>> BEGIN
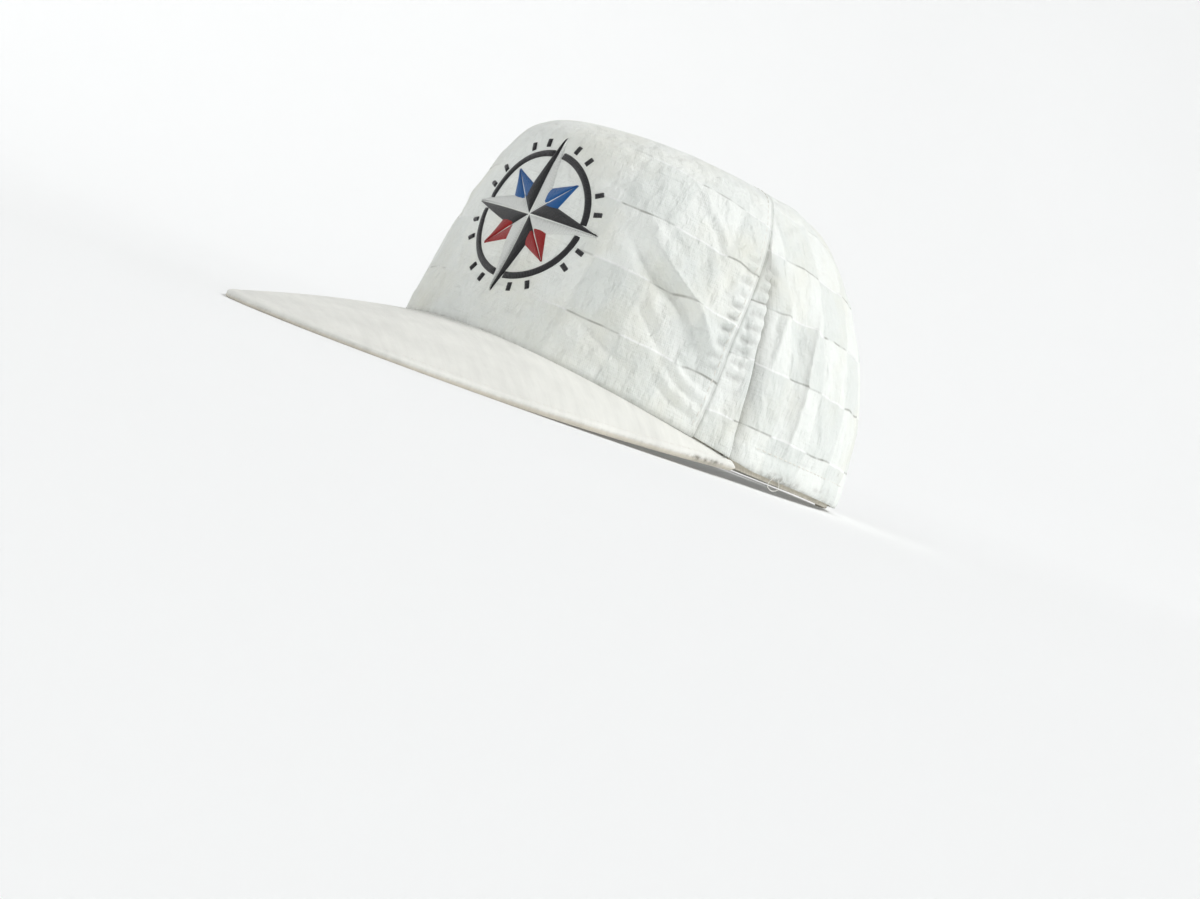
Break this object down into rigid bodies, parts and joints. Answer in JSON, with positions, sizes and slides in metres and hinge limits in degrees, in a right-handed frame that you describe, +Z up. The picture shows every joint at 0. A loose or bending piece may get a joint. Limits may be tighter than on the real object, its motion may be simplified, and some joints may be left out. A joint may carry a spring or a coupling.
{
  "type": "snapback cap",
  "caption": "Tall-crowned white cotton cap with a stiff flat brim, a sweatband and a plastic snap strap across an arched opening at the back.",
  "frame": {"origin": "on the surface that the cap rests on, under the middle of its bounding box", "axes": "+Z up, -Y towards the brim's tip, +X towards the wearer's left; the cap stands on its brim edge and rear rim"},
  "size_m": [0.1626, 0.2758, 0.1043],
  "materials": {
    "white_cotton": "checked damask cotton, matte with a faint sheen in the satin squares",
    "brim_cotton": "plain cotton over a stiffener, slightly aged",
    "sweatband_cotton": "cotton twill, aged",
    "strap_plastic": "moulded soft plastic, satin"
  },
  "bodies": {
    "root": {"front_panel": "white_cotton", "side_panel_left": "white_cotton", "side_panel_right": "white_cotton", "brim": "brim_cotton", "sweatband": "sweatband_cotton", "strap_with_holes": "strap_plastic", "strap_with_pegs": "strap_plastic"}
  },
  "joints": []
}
>> END
## Your task:
Give the listing again, word for word.

## Solution to this task:
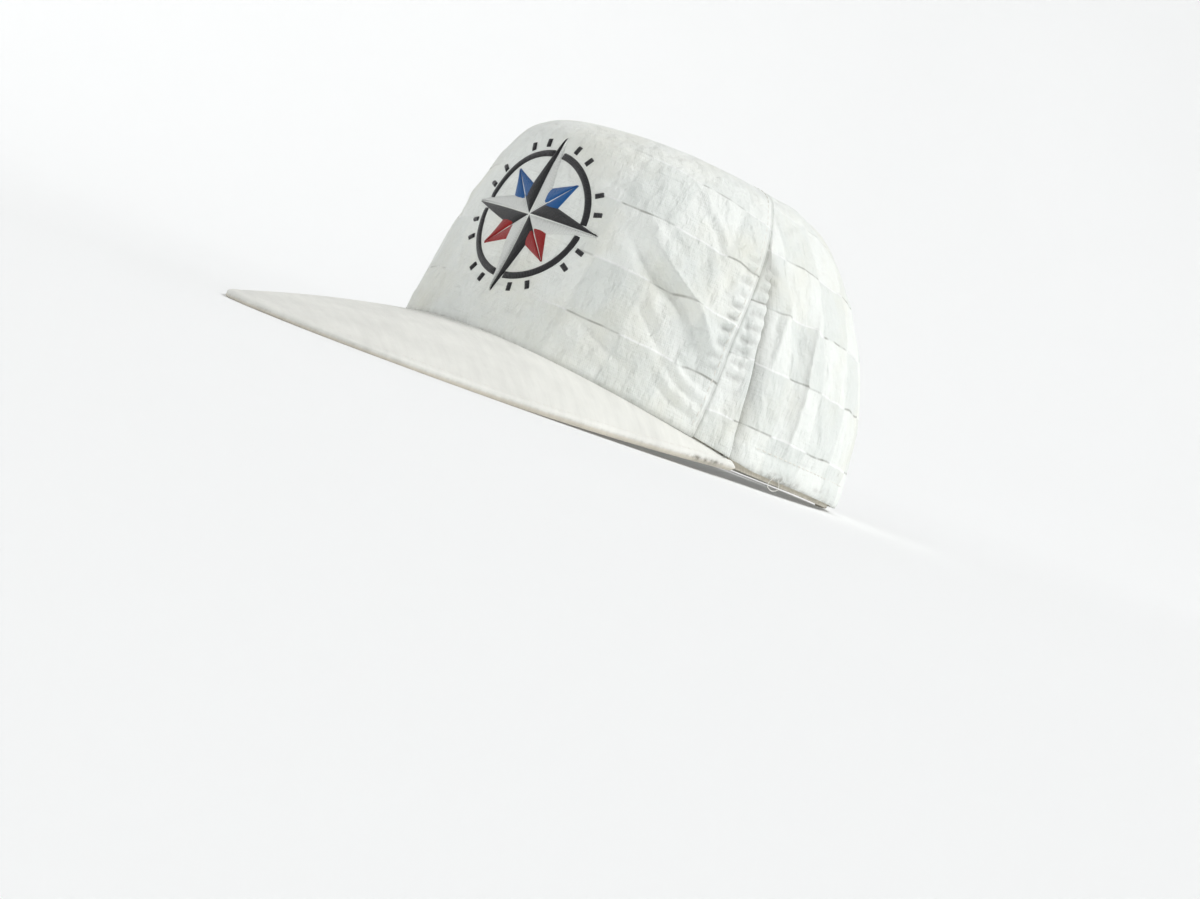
Break this object down into rigid bodies, parts and joints. Answer in JSON, with positions, sizes and slides in metres and hinge limits in degrees, in a right-handed frame that you describe, +Z up. The picture shows every joint at 0. A loose or bending piece may get a joint. Limits may be tighter than on the real object, its motion may be simplified, and some joints may be left out. A joint may carry a spring or a coupling.
{
  "type": "snapback cap",
  "caption": "Tall-crowned white cotton cap with a stiff flat brim, a sweatband and a plastic snap strap across an arched opening at the back.",
  "frame": {"origin": "on the surface that the cap rests on, under the middle of its bounding box", "axes": "+Z up, -Y towards the brim's tip, +X towards the wearer's left; the cap stands on its brim edge and rear rim"},
  "size_m": [0.1626, 0.2758, 0.1043],
  "materials": {
    "white_cotton": "checked damask cotton, matte with a faint sheen in the satin squares",
    "brim_cotton": "plain cotton over a stiffener, slightly aged",
    "sweatband_cotton": "cotton twill, aged",
    "strap_plastic": "moulded soft plastic, satin"
  },
  "bodies": {
    "root": {"front_panel": "white_cotton", "side_panel_left": "white_cotton", "side_panel_right": "white_cotton", "brim": "brim_cotton", "sweatband": "sweatband_cotton", "strap_with_holes": "strap_plastic", "strap_with_pegs": "strap_plastic"}
  },
  "joints": []
}